Nos condujeron a la prisión de Debrecen. Cuando llegamos los policías nos vieron y se rieron, nos pidieron desnudarnos y acostarnos en el suelo, después nos dieron otra ropa. Allí también nos robaron, yo había intentado esconder cien euros, pero los encontraron y me los quitaron. Me dijeron que se los quedarían para ellos. La celda estaba prevista para seis personas, equipada con seis camas, pero nosotros éramos diez. Algunos, los recién llegados, debían dormir en el suelo. Los que habían llegado antes disponían de una cama, aquí teníamos mantas pero estaban muy sucias y llenas de pulgas. Algunas noches, me levantaba con sangre por todo el cuerpo. Un día una pulga entro en mi oreja y pedí varias veces ver a un médico pero nunca aceptaron. Más tarde, cuando llegué a Francia, fui al hospital y me diagnosticaron una fuerte infección en el oído… En prisión, nadie se preocupaba por nuestra salud.

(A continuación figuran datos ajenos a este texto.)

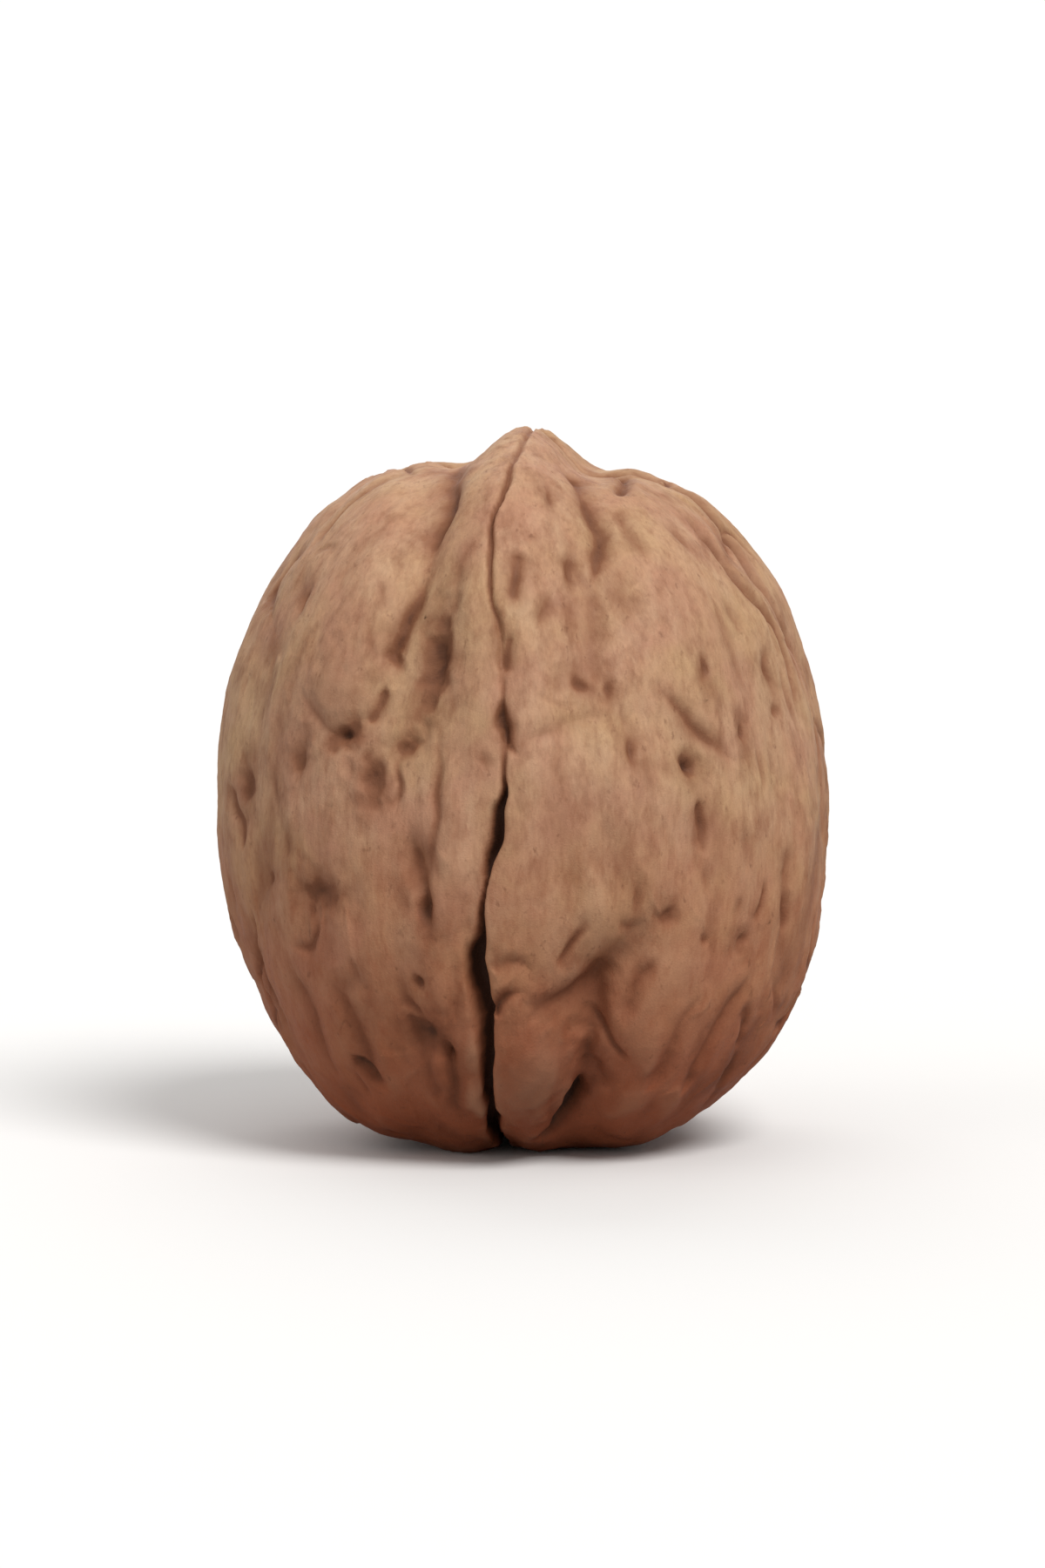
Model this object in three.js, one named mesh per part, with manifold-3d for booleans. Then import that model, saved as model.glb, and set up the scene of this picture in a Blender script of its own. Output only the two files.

Vi a un hombre con serios problemas de la piel. No podía ni siquiera sostenerse sobre sus piernas y dormía todo el día. Los vigilantes nunca se interesaron por él. Unos días después de mi llegada, murió.
Los policías eran realmente violentos, nos golpeaban a menudo. Una vez, maltrataron a un hombre afgano, le pegaban por todos lados y muy fuerte, perdió todos sus dientes. Cada vez que los policías veían a una persona negra, escupían al suelo. Una vez, un policía, me escupió a mí. Todos los días eran así, les veíamos hablar en grupo, no entendíamos las palabras, pero sentíamos el odio.
En la prisión, estábamos separados de los reos húngaros. Solo nos cruzábamos cuando salíamos a caminar y ellos entraban, al vernos reían y gritaban. Eran tan violentos como los policías.